A kink in the assessment task force’s proposal is that it’s not clear how it will play with the state’s new accountability model—A-F school grades.
If there are no longer end-of-grade and end-of-course assessments, it needs to be re-determined how A-F grades would be calculated, which rely on data that indicate students’ performance on standardized tests as well as their growth over time on said tests.
Likely a change in state law would be required to accommodate the new proposals. A-F school grades are likely to get a tweak already during this legislative session to weight them more heavily to how students perform on assessments over time versus on a given day.
Many of the changes the assessment task force has proposed would also require sign off by the U.S. Department of Education, which currently requires the end of grade tests.

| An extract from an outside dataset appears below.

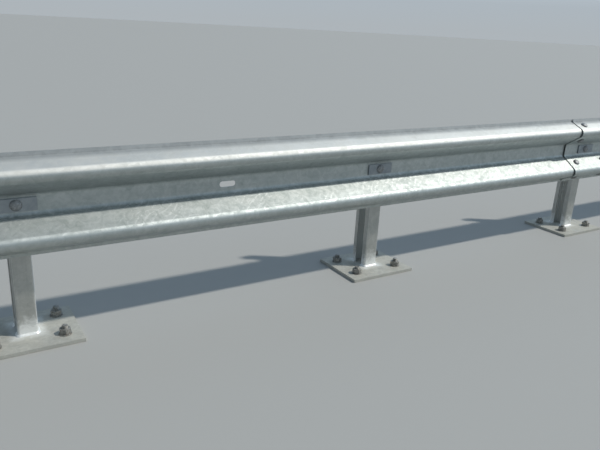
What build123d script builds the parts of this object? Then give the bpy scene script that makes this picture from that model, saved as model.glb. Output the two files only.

A pilot would need to take place in order to determine the feasibility of the proposed changes to the state’s assessment system.
Twenty three local school districts have indicated interest in participating in pilots that could begin this fall, which could be run either by the state or commercial vendors.
Most LEAs said they’d prefer to go with a state-developed pilot program, but several commercial vendors have indicated an interest in offering up their products. Those companies include ACT, Inc., Houghton Mifflin Harcourt, McGraw Hill, NWEA (makers of MAP) and Renaissance Learning (makers of STAR reading and math assessments).
“In 2015-16 we’d start with the pilot, and in 2016-17 we’d do some fine tuning. 2017-18 we’d go live statewide with the new assessment model,” said DPI’s Tammy Howard.
Lots of issues could impact the timeline, however. There’s likely to be an increased cost associated with the new testing model, and changes made by the Academic Standards Review Commission could affect the implementation of the new assessments.
And the current proposals don’t have a clear solution for how to continue to gauge teacher effectiveness over time — another kink that will have to be worked out.
The State Board of Education must present their final proposal on student assessment to the NC General Assembly by July 15, 2015.